Au sous-sol, une salle multimédia donne aux visiteurs – et notamment les élèves des écoles, collèges et lycées – la possibilité de consulter des archives, des photos, des vidéos. L’ancienne salle d’attente et le bureau du docteur (où devait se dérouler la réunion) sont ornés des portraits des résistants qui furent capturés par la Gestapo : André Lassagne, du 2ème bureau de l’Armée Secrète (AS), Henri Aubry, de l’Etat major de l’AS, le colonel Lacaze, chef du 4ème bureau de l’AS, Bruno Larat, de « La France combattante », René Hardy, de « Combat », Raymond Aubrac, chargé des groupes para-miliaires à « Libération-Sud », le colonel Schwartzfeld, membre du groupe « France d’abord », enfin Jean Moulin dont nous rappelons qu’il était le représentant personnel du général de Gaulle et, à ce titre, chef du Conseil National de la Résistance.

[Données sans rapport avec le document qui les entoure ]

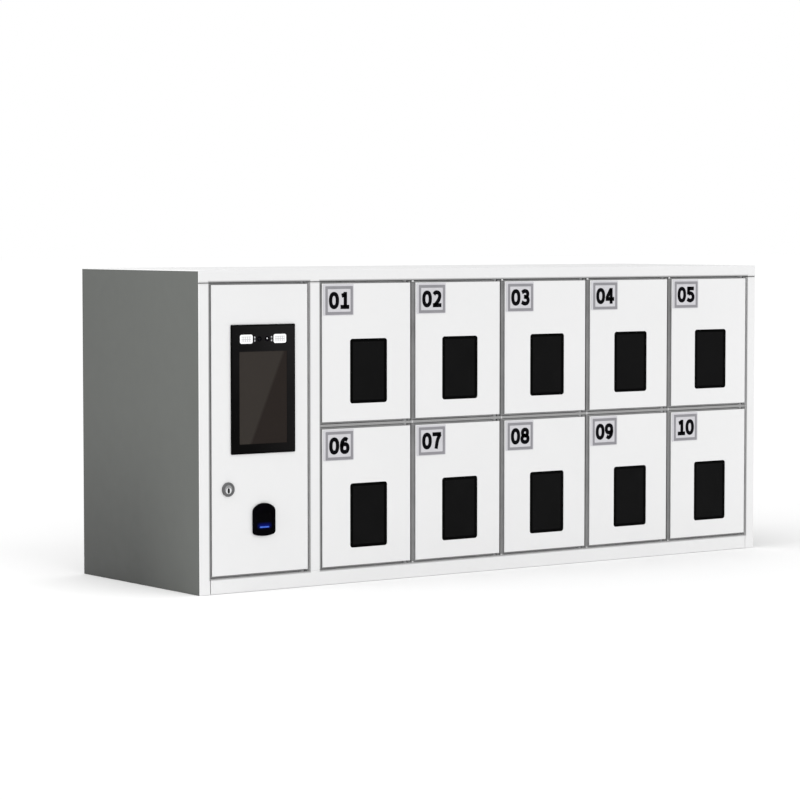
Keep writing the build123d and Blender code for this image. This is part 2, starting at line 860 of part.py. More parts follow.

« Caluire est totalement imprégnée par l’histoire de la Résistance, ajoute notre interlocuteur à la Mairie. Outre une école, une rue, nombre de commerces portent le nom de Jean Moulin. Nous avons de surcroît baptisé l’un de nos carrefours « Le rond point des Justes parmi les Nations », au milieu duquel se trouve le square Gilberte et Jean Nallit, ce dernier ayant lui-même été distingué comme Justes parmi les Nations. Nous avons donc un attachement très fort au devoir de mémoire. La fille du docteur Dugoujon, les filles et petites-filles et arrières petits-enfants d’André Lassagne, le petit-fils de Raymond Aubrac étaient présents cette année lors de la commémoration du 21 juin 1943. » Funeste rendez-vous de l’Histoire, oui, puisque c’est là que Jean Moulin fit ses derniers pas d’homme libre.
La liberté… Jean Moulin disait qu’elle était le baptême des républicains. Si tout le monde sait que le fédérateur de la Résistance intérieure avait été préfet, le grand public ne découvre que depuis quelques temps quel passionné d’art il était.
« Depuis son enfance, il adorait dessiner, nous a déclaré Bénédicte Vergez-Chaignon, qui vient de publier « Jean Moulin alias Romanin » (Michel Lafon 160 p. 29,95 €). Durant l’entre-deux guerres, il a pratiqué le dessin de presse comme un second métier, croquant de manière amusante mais souvent tendre les travers de ses contemporains – les femmes du monde, les artistes d’avant-garde qu’il côtoyait – devenant même collectionneur. »
On aurait pu croire que la guerre allait éteindre en lui cette passion. Pas du tout. Quand il s’est agi de se doter d’une « couverture », il a ouvert une galerie d’art à Nice, épaulé par sa sœur, par l’une de ses nombreuses conquêtes féminines, Colette Pons, mais aussi soutenu par un tout jeune graveur appelé à devenir l’un des grands galeristes et marchand d’art de son époque, Aimé Maeght.
On voit par là que Jean Moulin respirait le grand vent de la création tout autant que celui de la marche du monde. « A la différence du général de Gaulle, il n’a jamais pensé qu’il imprimerait sa marque dans l’histoire de son pays, souligne Bénédicte Vergez-Chaignon. Ce sont les circonstances qui ont fait de lui le héros que nous connaissons. » C’est aussi en cela qu’il peut nous inspirer, nous guider, nous servir de modèle. Un frère.